The UI of the new extractor supports many features out of the box, but the extractor is not limited by its UI: it's another component that supports processors. So your CSV file can be invalid, in a weird charset, pivoted or mutilated in some other way, and there's tooling to get that fixed.

The list of available processors will be kept and updated in the Developer Portal list of components. A full description of the extractor is available in our documentation.

Introducing Guide Mode

We are happy to announce the immediate availability of Guide Mode. In Guide mode, the Keboola Connection user interface will switch to an interactive tutorial which will guide you through the basics of using Keboola Connection. 

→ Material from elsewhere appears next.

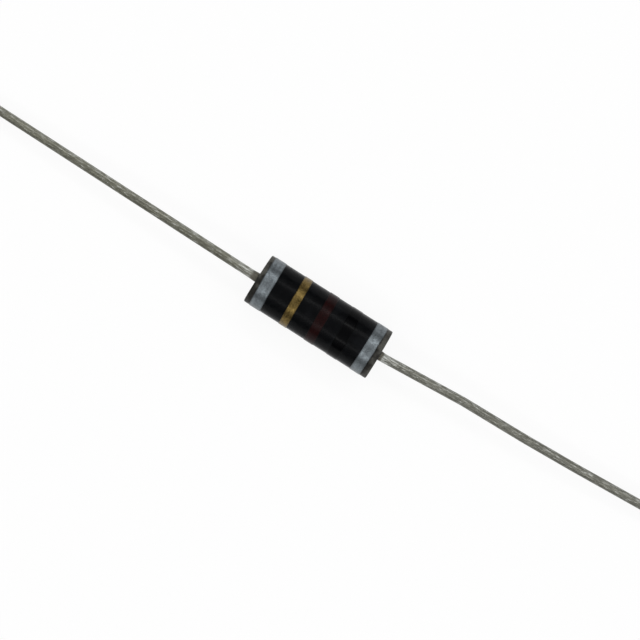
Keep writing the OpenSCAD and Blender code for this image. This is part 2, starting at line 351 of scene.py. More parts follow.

Guide mode is designed for new users and works best on empty projects. Therefore, when you invite a new person to Keboola Connection, they will receive a special link in their invitation email:

The link leads to the try.keboola.com page. By following the link, they will receive a 15day demo project with the Guide mode activated. 

The Guide Mode is the very first step in creating a replacement the old Academy. We are gradually going to fill it with more advanced content, but in the mean time try it out and let us know what you think.